Retired Army Gen. David Petraeus recommended that the Medal of Honor nomination of former Army Capt. William Swenson be downgraded to a lower award, according to a Pentagon investigation that failed to resolve how Swenson’s papers then disappeared instead of being sent up the chain of command.
The review by the Defense Department’s Office of the Inspector General was completed just weeks after President Barack Obama on Oct. 15 conferred on Swenson the nation’s highest military award for courage – based on a duplicate file – nearly four years after he was recommended for the award for his actions in a 2009 battle in Afghanistan.
Swenson, 34, of Seattle, expressed disappointment that the investigation didn’t hold any individual accountable for the mishandling of his original nomination.
“An institution can’t heal itself unless it can identify what its weaknesses are, and its weaknesses in this case is an individual,” Swenson said in a telephone interview. “The investigation failed to meet the standard of a military investigation in which individuals are identified.
“Behind every single institutional failure, there’s a name.”
The findings were outlined in a letter the inspector general’s office sent to Rep. Duncan Hunter, R-Calif., a former Marine officer who’d requested the investigation as part of a larger effort he’s been pursuing to overhaul a military awards process that he charges is subject to politicization and manipulation.
In a letter to Inspector General Lynne Halbrooks, Hunter said he was dissatisfied with the investigation, explaining that he was concerned that “these findings further exacerbate the inconsistencies and discrepancies surrounding Swenson’s nomination.”
“It is extraordinarily disconcerting that the facts surrounding Swenson’s Medal of Honor nomination, specific to how it was handled and subsequently lost, still cannot be resolved,” continued Hunter, who requested a briefing on the findings.
Swenson was nominated for the medal for helping to extract U.S. and Afghan troops from a vicious ambush in the Ganjgal Valley by up to 60 Taliban insurgents on Sept. 8, 2009. He then repeatedly re-entered the ambush site under intense fire to recover casualties.
Marine Sgt. Dakota Meyer, 25, of Columbia, Ky., also was awarded the decoration. A McClatchy investigation subsequently found that key parts of the official accounts of Meyer’s actions were embellished, exaggerated or didn’t occur.
In the letter to Hunter, the inspector general’s office said investigators had interviewed Swenson and 33 other unidentified witnesses and had reviewed military award nominations, email records and computer hard drives.
The inquiry determined that the top U.S. commander in Afghanistan had “recommended downgrading the MoH to a Distinguished Service Cross, which was within his discretion to do.” That award is the Army’s second highest decoration for valor.

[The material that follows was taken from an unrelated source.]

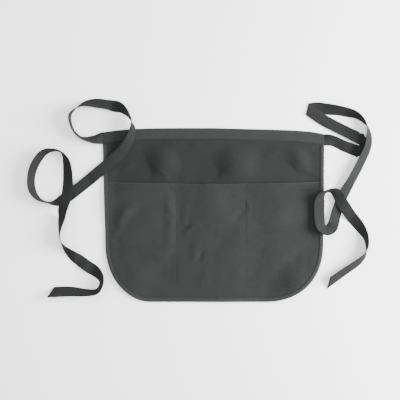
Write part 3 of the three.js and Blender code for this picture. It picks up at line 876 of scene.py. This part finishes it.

The letter – a copy of which was obtained by McClatchy – gave no reason for Petraeus’ decision and it didn’t identify the retired Army general by name, referring only to the “former commander, USFOR-A,” the initials of the U.S. force in Afghanistan. According to the findings of a 2011 internal U.S. military investigation obtained earlier this year by McClatchy, Petraeus reviewed and signed Swenson’s Medal of Honor packet on July 28, 2010.
In an interview with McClatchy last year before he resigned as CIA director, Petraeus said he had “no recollection” of ever seeing Swenson’s file, a telephone-book-size three-ring binder comprising sworn statements, maps, photographs and other documents supporting the nomination.
On Thursday, Petraeus declined through a spokesman to discuss the letter from the inspector general’s office. The inspector general’s office didn’t immediately respond to a request for an elaboration on its findings.
After Petraeus recommended the award downgrade, Swenson’s file was sent back to the section of the U.S. military headquarters in Kabul that processed decorations, the inspector general’s letter said. The file was never forwarded up the command chain.
The investigation found “no evidence a senior official mishandled, lost, destroyed, purged, disposed of or unnecessarily delayed the recommendation,” the letter said.
At the same time, it gave no reason that Swenson’s packet wasn’t forwarded, didn’t explain how digitized copies disappeared from every military computer system and didn’t say why a second Medal of Honor nomination that arrived at Petraeus’ headquarters at the same time as Swenson’s packet was processed without a problem.
The awards section of the U.S. headquarters “frequently lost awards, had unreliable processes and employed inadequate tracking systems,” the inspector general’s office said in its letter. “These weaknesses likely contributed to its failure to both promptly forward the recommendation . . . and accurately track and report its status as a priority action.”
Moreover, the letter didn’t address discrepancies between the inspector general’s findings and the 2011 internal inquiry, which uncovered evidence that a Distinguished Service Cross packet was improperly substituted for Swenson’s Medal of Honor file after the review by Petraeus.
Pentagon regulations limit commanders to three options: recommending that a Medal of Honor nomination be approved, recommending disapproval or recommending that it be downgraded to a lesser award. The nomination files then must be forwarded up the command chain for consideration by their superiors.
Only the president can approve a Medal of Honor nomination.